-- Start of Data shown --

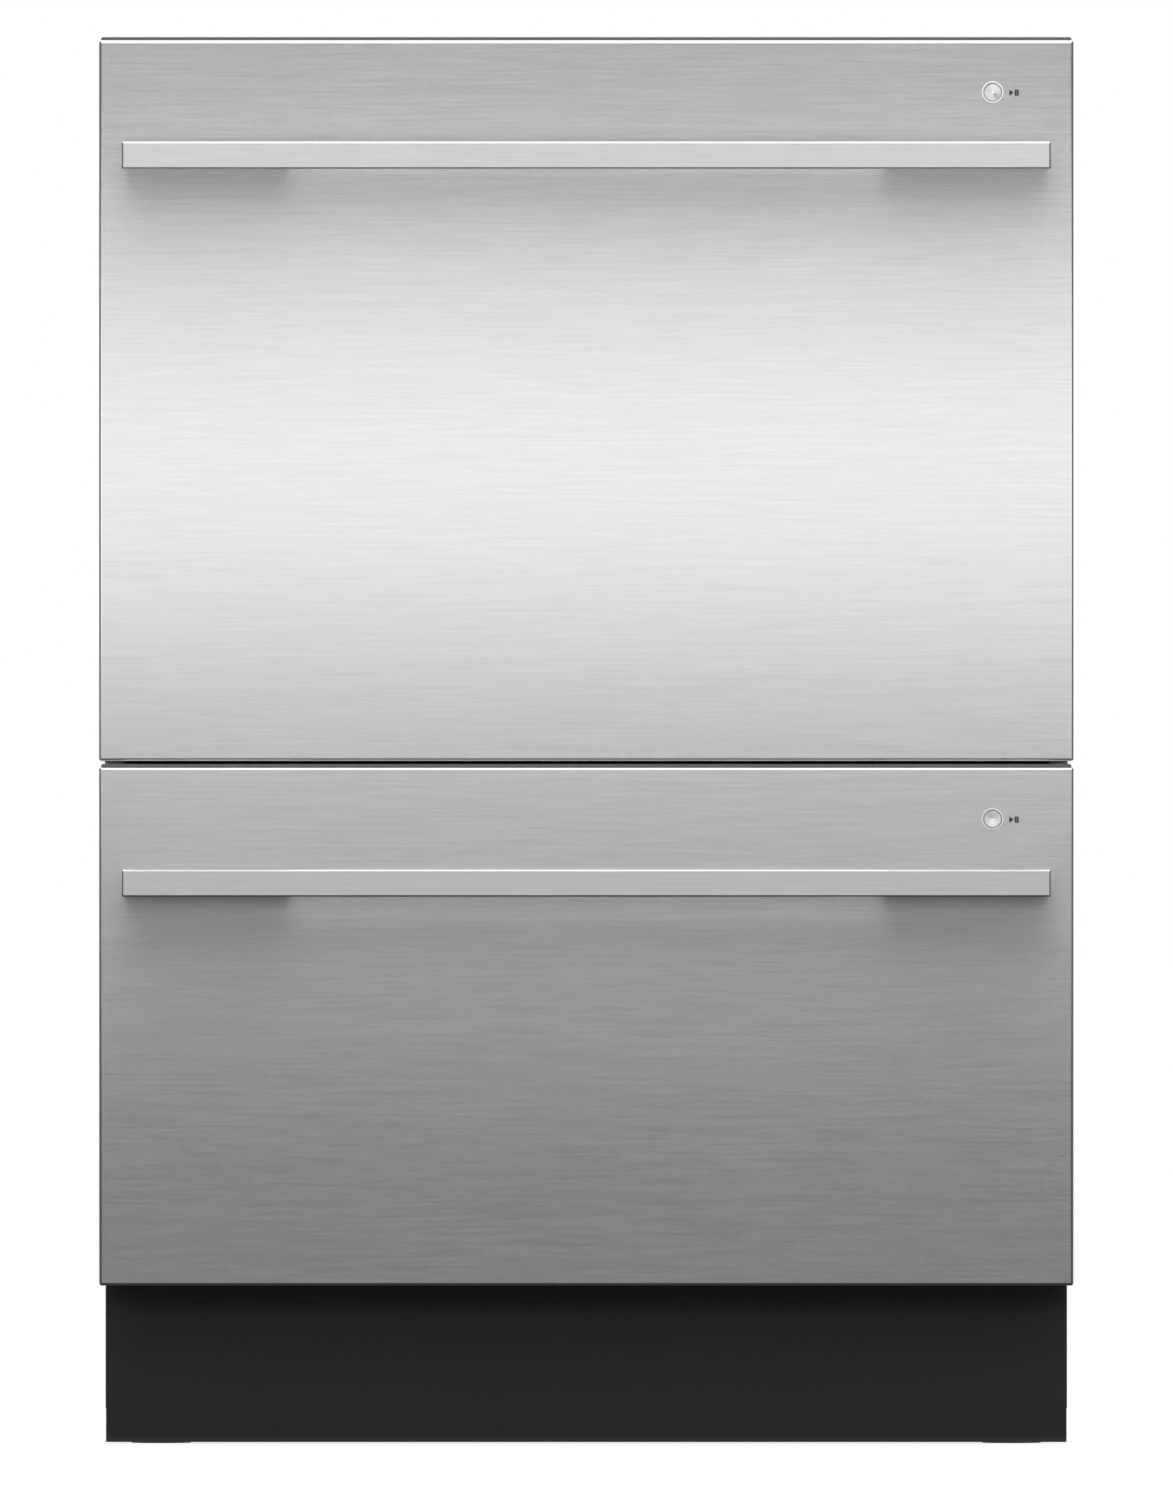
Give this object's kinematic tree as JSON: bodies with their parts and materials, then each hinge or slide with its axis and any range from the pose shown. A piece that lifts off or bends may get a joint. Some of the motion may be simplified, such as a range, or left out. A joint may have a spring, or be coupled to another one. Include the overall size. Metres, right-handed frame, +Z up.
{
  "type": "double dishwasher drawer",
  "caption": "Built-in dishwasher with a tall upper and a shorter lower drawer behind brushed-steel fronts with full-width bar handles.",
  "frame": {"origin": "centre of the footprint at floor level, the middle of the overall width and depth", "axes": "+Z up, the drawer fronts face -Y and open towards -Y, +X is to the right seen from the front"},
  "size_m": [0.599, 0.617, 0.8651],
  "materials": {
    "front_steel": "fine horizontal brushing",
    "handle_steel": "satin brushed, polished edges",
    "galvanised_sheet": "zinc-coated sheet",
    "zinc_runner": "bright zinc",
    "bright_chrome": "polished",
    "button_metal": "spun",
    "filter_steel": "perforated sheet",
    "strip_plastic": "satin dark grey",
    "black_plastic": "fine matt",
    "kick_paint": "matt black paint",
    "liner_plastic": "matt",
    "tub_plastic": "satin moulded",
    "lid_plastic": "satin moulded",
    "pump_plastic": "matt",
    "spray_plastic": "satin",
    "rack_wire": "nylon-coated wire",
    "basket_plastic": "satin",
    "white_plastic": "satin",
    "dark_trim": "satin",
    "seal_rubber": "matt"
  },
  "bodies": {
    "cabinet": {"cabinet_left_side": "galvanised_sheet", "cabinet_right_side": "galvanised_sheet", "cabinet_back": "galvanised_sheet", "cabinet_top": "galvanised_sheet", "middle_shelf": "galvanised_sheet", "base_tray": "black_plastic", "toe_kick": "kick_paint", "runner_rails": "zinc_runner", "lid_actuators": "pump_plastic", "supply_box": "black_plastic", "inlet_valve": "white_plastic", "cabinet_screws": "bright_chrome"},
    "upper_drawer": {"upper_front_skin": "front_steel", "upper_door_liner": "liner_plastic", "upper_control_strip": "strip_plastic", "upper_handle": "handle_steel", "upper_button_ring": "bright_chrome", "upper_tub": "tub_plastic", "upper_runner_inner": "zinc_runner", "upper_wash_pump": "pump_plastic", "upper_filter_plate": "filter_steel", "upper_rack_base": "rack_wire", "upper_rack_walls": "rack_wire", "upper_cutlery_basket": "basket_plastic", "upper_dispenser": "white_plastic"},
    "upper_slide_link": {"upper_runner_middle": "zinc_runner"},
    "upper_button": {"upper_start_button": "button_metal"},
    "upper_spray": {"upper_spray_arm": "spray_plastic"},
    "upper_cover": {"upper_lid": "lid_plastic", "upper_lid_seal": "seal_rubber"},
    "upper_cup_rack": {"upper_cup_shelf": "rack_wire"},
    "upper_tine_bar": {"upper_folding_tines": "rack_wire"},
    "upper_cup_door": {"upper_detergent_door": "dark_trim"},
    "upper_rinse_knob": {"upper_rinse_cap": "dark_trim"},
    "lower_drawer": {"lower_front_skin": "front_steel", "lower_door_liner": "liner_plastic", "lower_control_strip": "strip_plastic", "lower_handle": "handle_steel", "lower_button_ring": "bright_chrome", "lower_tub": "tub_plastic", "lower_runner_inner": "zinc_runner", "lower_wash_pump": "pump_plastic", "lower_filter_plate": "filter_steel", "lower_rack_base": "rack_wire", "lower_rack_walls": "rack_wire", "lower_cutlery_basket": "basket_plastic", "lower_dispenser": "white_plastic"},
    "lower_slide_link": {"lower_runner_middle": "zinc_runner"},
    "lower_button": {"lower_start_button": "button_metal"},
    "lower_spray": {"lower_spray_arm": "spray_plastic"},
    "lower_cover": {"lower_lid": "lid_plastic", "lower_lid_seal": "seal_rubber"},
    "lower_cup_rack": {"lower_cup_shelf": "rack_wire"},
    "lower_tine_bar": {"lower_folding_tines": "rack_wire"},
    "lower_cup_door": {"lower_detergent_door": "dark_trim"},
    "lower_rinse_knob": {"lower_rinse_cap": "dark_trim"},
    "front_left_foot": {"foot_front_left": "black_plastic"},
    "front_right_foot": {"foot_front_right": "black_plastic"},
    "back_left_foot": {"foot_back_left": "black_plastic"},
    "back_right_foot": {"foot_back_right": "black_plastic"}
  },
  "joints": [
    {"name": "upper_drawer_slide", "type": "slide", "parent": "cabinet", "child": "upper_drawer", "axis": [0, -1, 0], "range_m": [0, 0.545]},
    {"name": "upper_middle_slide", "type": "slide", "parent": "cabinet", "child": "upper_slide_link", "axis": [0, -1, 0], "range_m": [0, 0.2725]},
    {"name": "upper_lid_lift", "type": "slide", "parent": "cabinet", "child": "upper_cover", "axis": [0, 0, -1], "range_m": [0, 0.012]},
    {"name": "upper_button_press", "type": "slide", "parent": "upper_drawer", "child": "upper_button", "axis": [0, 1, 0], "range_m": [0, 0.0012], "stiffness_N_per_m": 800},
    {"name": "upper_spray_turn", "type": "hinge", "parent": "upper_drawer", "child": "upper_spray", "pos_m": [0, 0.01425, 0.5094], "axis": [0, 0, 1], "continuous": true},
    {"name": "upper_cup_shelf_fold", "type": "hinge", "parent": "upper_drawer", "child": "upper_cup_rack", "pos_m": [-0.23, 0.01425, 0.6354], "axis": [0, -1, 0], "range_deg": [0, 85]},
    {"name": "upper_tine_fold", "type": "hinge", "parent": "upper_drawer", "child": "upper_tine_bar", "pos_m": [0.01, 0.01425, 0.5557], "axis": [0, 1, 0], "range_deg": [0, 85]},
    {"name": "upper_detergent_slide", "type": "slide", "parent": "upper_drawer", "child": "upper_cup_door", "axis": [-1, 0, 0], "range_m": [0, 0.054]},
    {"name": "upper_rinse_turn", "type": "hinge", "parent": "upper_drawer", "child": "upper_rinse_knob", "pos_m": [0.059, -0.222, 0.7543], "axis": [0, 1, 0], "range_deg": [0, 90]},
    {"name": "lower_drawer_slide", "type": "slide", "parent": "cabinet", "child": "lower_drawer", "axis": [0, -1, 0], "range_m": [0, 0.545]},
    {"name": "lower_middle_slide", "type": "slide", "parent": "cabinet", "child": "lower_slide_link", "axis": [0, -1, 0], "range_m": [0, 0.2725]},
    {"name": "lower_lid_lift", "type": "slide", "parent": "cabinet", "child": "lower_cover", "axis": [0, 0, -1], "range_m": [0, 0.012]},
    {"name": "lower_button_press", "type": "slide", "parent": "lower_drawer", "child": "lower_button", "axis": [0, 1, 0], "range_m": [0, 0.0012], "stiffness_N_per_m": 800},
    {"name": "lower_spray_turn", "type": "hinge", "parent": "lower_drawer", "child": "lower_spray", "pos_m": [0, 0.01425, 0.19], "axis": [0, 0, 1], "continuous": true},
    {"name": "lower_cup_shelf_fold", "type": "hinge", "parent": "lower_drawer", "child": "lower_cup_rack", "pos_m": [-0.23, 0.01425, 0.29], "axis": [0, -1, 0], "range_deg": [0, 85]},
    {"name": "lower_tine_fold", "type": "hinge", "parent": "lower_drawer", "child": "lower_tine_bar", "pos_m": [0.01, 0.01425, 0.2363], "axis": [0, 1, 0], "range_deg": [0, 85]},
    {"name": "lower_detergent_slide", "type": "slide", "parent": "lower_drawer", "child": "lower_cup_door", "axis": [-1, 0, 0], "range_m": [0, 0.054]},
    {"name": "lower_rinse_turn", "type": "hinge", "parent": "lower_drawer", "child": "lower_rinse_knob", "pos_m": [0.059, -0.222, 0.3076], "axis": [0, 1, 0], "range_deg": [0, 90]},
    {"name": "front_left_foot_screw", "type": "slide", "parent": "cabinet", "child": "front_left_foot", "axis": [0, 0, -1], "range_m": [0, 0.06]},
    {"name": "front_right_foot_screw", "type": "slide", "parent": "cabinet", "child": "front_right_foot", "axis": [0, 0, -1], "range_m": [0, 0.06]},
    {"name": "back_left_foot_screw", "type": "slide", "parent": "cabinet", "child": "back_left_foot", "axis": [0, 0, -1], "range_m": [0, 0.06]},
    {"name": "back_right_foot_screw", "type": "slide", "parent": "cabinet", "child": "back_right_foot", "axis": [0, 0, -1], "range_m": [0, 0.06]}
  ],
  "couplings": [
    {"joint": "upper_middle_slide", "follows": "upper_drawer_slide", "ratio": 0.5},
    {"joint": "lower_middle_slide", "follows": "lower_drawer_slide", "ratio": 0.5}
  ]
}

-- End of Data shown --

Task: Each line containing "materials" counts once; state the total number of such lines and nothing else.

Solution: 2